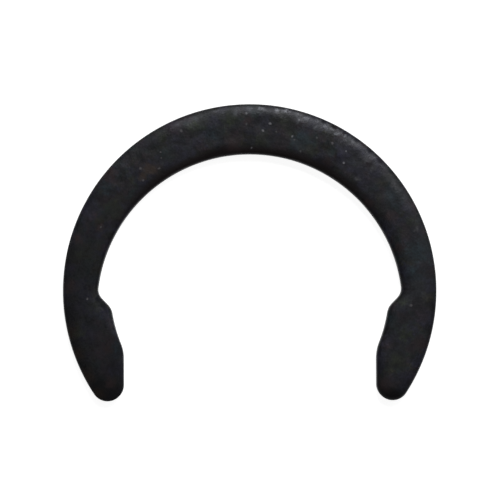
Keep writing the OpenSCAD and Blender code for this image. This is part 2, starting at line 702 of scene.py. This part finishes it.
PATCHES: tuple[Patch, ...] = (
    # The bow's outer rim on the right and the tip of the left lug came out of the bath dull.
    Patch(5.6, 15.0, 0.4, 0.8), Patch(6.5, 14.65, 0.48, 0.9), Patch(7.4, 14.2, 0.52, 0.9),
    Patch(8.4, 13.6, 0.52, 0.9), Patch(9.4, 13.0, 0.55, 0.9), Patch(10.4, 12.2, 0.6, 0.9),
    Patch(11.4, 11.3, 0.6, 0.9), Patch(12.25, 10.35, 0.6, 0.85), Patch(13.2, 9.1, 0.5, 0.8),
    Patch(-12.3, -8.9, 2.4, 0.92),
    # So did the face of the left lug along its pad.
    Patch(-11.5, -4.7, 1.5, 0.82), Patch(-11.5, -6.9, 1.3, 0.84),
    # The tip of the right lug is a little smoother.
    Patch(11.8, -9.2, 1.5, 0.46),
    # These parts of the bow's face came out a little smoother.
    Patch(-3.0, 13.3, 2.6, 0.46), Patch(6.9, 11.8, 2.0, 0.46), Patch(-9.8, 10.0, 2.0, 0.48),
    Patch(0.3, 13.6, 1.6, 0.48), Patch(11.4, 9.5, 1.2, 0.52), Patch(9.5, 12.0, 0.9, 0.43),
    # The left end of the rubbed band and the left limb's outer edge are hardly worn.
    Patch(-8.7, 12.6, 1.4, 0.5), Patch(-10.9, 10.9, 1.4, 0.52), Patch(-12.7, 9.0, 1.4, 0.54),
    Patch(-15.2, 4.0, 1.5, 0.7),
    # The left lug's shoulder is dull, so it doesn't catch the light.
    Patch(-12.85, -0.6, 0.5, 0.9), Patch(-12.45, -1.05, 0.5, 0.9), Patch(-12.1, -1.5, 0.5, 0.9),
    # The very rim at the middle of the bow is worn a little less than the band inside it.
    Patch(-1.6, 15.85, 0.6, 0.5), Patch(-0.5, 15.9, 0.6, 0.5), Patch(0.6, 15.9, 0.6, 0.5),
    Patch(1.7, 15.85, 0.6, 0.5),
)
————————
=== Stated exercise ===
Repeat the material in full, exactly as it stands.

=== Output of the exercise ===
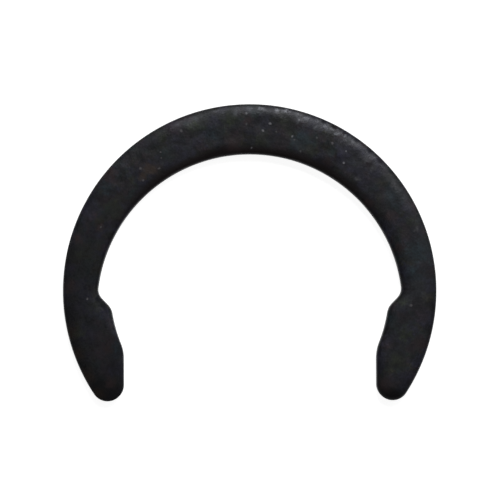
Keep writing the OpenSCAD and Blender code for this image. This is part 2, starting at line 702 of scene.py. This part finishes it.
PATCHES: tuple[Patch, ...] = (
    # The bow's outer rim on the right and the tip of the left lug came out of the bath dull.
    Patch(5.6, 15.0, 0.4, 0.8), Patch(6.5, 14.65, 0.48, 0.9), Patch(7.4, 14.2, 0.52, 0.9),
    Patch(8.4, 13.6, 0.52, 0.9), Patch(9.4, 13.0, 0.55, 0.9), Patch(10.4, 12.2, 0.6, 0.9),
    Patch(11.4, 11.3, 0.6, 0.9), Patch(12.25, 10.35, 0.6, 0.85), Patch(13.2, 9.1, 0.5, 0.8),
    Patch(-12.3, -8.9, 2.4, 0.92),
    # So did the face of the left lug along its pad.
    Patch(-11.5, -4.7, 1.5, 0.82), Patch(-11.5, -6.9, 1.3, 0.84),
    # The tip of the right lug is a little smoother.
    Patch(11.8, -9.2, 1.5, 0.46),
    # These parts of the bow's face came out a little smoother.
    Patch(-3.0, 13.3, 2.6, 0.46), Patch(6.9, 11.8, 2.0, 0.46), Patch(-9.8, 10.0, 2.0, 0.48),
    Patch(0.3, 13.6, 1.6, 0.48), Patch(11.4, 9.5, 1.2, 0.52), Patch(9.5, 12.0, 0.9, 0.43),
    # The left end of the rubbed band and the left limb's outer edge are hardly worn.
    Patch(-8.7, 12.6, 1.4, 0.5), Patch(-10.9, 10.9, 1.4, 0.52), Patch(-12.7, 9.0, 1.4, 0.54),
    Patch(-15.2, 4.0, 1.5, 0.7),
    # The left lug's shoulder is dull, so it doesn't catch the light.
    Patch(-12.85, -0.6, 0.5, 0.9), Patch(-12.45, -1.05, 0.5, 0.9), Patch(-12.1, -1.5, 0.5, 0.9),
    # The very rim at the middle of the bow is worn a little less than the band inside it.
    Patch(-1.6, 15.85, 0.6, 0.5), Patch(-0.5, 15.9, 0.6, 0.5), Patch(0.6, 15.9, 0.6, 0.5),
    Patch(1.7, 15.85, 0.6, 0.5),
)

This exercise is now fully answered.